Mr Darbyshire said: “Watson was then based at High Street in Bolton. I remember rough, dirty, physically-heavy work. The old site did not have a concrete floor and there was a lot of dust. When I removed the scales off the steel, the scraps would all just fell on the floor. There was a 14lb hammer, which we used. It was tough work.

“We had to carry out different jobs and just fit in. You did whatever you were told or you went down the road. We sometimes worked a seven-day week because of the war. We’d get a half-day off if Bolton Wanderers were playing at Burnden Park.

“However, although the work was tough I generally enjoyed it. I began as a plater. I would set out template boards and had to cut the steel plates to fit the templates.”

He remembers workers’ morale as being generally good although there were a few strikes too. Mr Darbyshire said: “Every now and again, the men might go on strike. The boilermakers’ union was one of the big unions there. I remember one strike for a six pence-an-hour rise. But people came out with just a farthing-an-hour. The workers had to accept it — and that was when union membership was huge.”

During the war, Mr Darbyshire said Watson was often visited by representatives from all the UK’s big steelworks, including Dorman Long in Middlesbrough.

The plates and girders used by Watson were originally cast in massive steelworks elsewhere and then delivered to Bolton by road or rail. Watson then turned the steel sheets and girders into whatever was needed for customers. (The same process exists today at its Lostock site) He said: “Some men would take the steelworks reps out for a drink and get them drunk to win a contract with the big firms.”

Mr Darbyshire said he never smoked or drank, being a Methodist and member of a chapel in St Helens Road.

However he remembers how other Watson workers met in Bolton pubs, including the Ram’s Head and the Pike View.

Instead he was active in sport.

Mr Darbyshire spent 34 years helping Bolton Boys Football Federation, where he was secretary.

He also helped with football at Bolton Lads Club and Bolton Catholic Boys Club.

After the war, Watson returned to civil, commercial jobs fabricating steel for offices, factories and bridges.

The rise of road traffic brought contracts for big motorway and trunk road bridges, viaducts, flyovers, footbridges and sign gantries. Big projects included the M1/M62 interchange at Lofthouse, West Yorkshire, and the M62 viaduct at Rakewood.

That viaduct is 840 ft long and is one of the highest motorway bridges in the UK, crossing the Longden End Valley at the height of 140ft.

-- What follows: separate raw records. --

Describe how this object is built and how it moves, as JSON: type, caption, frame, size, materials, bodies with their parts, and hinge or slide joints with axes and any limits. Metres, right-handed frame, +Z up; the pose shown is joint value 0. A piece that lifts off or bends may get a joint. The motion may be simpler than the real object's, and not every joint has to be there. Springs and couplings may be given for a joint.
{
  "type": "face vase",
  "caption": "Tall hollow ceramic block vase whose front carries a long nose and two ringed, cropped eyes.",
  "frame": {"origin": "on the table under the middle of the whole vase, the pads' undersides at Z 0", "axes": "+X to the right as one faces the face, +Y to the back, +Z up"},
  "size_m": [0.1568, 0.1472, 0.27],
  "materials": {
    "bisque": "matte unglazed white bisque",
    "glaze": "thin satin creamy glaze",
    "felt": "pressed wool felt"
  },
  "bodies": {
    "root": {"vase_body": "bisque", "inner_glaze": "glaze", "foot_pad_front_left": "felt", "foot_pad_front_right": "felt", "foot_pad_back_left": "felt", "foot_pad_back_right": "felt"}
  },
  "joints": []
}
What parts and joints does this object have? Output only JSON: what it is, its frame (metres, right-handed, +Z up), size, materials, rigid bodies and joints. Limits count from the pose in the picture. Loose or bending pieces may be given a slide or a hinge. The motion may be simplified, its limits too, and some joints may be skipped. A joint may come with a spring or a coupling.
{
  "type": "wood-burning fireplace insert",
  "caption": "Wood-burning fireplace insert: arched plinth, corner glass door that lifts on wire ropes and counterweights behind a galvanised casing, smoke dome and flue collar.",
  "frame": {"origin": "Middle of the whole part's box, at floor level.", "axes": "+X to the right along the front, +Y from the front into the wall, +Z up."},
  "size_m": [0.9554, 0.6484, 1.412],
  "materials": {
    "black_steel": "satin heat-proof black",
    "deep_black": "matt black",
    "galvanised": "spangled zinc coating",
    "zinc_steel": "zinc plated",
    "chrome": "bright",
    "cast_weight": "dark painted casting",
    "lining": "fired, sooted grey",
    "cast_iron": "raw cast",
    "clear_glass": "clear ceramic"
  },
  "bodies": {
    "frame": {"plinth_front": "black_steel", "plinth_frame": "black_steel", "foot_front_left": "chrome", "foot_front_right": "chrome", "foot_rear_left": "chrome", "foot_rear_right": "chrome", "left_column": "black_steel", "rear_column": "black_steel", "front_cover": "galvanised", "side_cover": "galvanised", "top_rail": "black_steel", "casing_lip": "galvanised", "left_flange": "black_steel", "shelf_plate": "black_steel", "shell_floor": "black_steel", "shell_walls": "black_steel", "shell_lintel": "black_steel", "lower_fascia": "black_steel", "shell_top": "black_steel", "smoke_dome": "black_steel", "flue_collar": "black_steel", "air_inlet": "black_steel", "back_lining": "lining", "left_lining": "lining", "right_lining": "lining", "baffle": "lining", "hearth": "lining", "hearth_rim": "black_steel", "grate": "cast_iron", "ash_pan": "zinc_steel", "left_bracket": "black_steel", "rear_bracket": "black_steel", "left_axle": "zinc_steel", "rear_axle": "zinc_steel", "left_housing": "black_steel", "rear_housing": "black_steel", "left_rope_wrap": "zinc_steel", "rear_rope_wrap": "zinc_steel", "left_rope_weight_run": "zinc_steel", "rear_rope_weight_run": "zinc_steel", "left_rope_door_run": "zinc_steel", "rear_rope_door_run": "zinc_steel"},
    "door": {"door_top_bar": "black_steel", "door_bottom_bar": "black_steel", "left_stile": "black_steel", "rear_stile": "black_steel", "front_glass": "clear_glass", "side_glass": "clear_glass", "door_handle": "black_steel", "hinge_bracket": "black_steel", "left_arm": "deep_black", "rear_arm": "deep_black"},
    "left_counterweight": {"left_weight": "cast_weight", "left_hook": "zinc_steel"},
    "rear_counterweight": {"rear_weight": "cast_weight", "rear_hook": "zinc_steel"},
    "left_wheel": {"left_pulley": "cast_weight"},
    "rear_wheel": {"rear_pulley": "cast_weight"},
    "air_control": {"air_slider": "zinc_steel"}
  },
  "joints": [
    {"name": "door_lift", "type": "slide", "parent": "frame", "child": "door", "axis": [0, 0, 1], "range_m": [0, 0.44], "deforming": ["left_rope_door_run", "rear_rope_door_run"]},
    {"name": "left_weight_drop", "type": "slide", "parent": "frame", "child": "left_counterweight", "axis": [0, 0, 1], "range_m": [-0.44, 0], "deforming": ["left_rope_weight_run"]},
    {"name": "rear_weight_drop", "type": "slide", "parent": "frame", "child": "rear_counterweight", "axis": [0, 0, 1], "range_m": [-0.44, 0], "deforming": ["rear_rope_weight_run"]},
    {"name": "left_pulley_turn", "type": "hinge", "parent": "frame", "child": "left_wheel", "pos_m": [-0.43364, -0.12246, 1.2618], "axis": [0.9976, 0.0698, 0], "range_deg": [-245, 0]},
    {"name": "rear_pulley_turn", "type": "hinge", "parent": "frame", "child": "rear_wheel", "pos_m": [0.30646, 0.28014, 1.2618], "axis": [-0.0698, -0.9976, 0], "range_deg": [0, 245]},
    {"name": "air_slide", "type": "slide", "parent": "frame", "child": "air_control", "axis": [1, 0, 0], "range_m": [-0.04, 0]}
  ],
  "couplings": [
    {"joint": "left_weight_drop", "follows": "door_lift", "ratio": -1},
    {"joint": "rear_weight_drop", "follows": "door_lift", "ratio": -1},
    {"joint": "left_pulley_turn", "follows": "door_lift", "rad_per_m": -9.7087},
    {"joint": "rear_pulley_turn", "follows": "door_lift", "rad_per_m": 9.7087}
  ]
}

Because of ground conditions at the bottom of the valley, the bridge was built by launching 10ft-deep steel plate girders from one end of the viaduct, braced in pairs.

Other jobs included the landmark Halifax Building Society headquarters, which won a top design award in 1974. The rhomboid-shaped office includes a zig-zag steel sculpture outside the entrance which was designed to screen the building from windy blasts and also act a ventilation ducting.

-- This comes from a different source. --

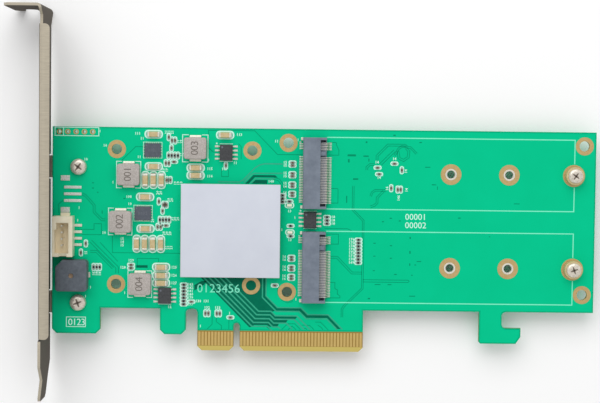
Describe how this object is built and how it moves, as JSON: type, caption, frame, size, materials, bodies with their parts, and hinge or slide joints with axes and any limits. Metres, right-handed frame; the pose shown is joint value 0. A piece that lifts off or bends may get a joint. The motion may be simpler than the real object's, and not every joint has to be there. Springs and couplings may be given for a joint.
{
  "type": "pcie adapter card",
  "caption": "Expansion card with a slot bracket, edge connector, padded switch chip and sockets for flat module boards.",
  "frame": {"origin": "middle of the key notch at the lower end of the edge connector, halfway through the board", "axes": "+X away from the slot bracket along the card, +Y from the edge connector to the card's upper edge, +Z out of the component side"},
  "size_m": [0.1801, 0.12, 0.0216],
  "materials": {
    "solder_mask": "gloss green coating over woven glass board",
    "gold_plating": "satin gold plating",
    "nickel_sheet": "satin nickel-plated sheet",
    "bright_screw": "bright plated screw",
    "tinned_metal": "bright tinned metal",
    "chip_mould": "fine matt moulded resin",
    "pad_grey": "soft matt pad",
    "pressed_iron": "matt pressed powder",
    "sounder_grey": "fine matt moulded plastic",
    "ivory_plastic": "glossy moulded plastic",
    "socket_grey": "satin moulded plastic",
    "capacitor_tan": "satin fired ceramic",
    "resistor_dark": "satin glazed ceramic",
    "lamp_clear": "clear moulded cap"
  },
  "bodies": {
    "root": {"circuit_board": "solder_mask", "front_edge_contacts": "gold_plating", "rear_edge_contacts": "gold_plating", "threaded_inserts": "tinned_metal", "module_standoffs": "tinned_metal", "module_screws": "bright_screw", "slot_bracket": "nickel_sheet", "bracket_screws": "bright_screw", "switch_chip": "chip_mould", "thermal_pad": "pad_grey", "regulator_chip_1": "chip_mould", "regulator_chip_2": "chip_mould", "large_capacitor_bodies": "capacitor_tan", "large_capacitor_ends": "tinned_metal", "small_capacitors": "capacitor_tan", "small_resistors": "resistor_dark", "indicator_lamps": "lamp_clear", "sounder_case": "sounder_grey", "sounder_terminals": "tinned_metal", "fan_header_housing": "ivory_plastic", "fan_header_pins": "tinned_metal", "bare_solder_lands": "tinned_metal", "power_inductor_1_body": "pressed_iron", "power_inductor_1_terminals": "tinned_metal", "power_inductor_2_body": "pressed_iron", "power_inductor_2_terminals": "tinned_metal", "power_inductor_3_body": "pressed_iron", "power_inductor_3_terminals": "tinned_metal", "power_inductor_4_body": "pressed_iron", "power_inductor_4_terminals": "tinned_metal", "eight_lead_chip_1_body": "chip_mould", "eight_lead_chip_1_leads": "tinned_metal", "eight_lead_chip_2_body": "chip_mould", "eight_lead_chip_2_leads": "tinned_metal", "eight_lead_chip_3_body": "chip_mould", "eight_lead_chip_3_leads": "tinned_metal", "lower_socket_housing": "socket_grey", "lower_socket_front_contacts": "tinned_metal", "lower_socket_rear_contacts": "tinned_metal", "lower_socket_solder_tabs": "tinned_metal", "upper_socket_housing": "socket_grey", "upper_socket_front_contacts": "tinned_metal", "upper_socket_rear_contacts": "tinned_metal", "upper_socket_solder_tabs": "tinned_metal"}
  },
  "joints": []
}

And Watson steel was used for Blackpool’s Revolution roller-coaster, Europe’s first 360-degree rollercoaster, and a cement plant and kiln built on Humberside. The structure resembled an ‘umbrella’ with a central, 22 metre-high column supporting 16 angled trusses supported a sloping roof.

Elsewhere, Watson undertook major airport schemes at Heathrow, Gatwick, Manchester and Bahrain.

Other work was carried out for chemical, oil, mining, refuse, air pollution, water and power industries.

In the early 1980s this included the Dinorwic hydroelectric scheme in north Wales, at the time Europe’s largest pumped storage power station. Watson worked through a network of tunnels under a mountian and fitted steelwork inside a massive underground machine hall measuring 180 metres long, 25 metres wide and 60 metres high. The former slate mine site links to the National Grid and is also known as Electric Mountain.

Also in the 1980s, Watson made huge new hangers for submarines at the Vickers shipyards in Barrow-in-Furness.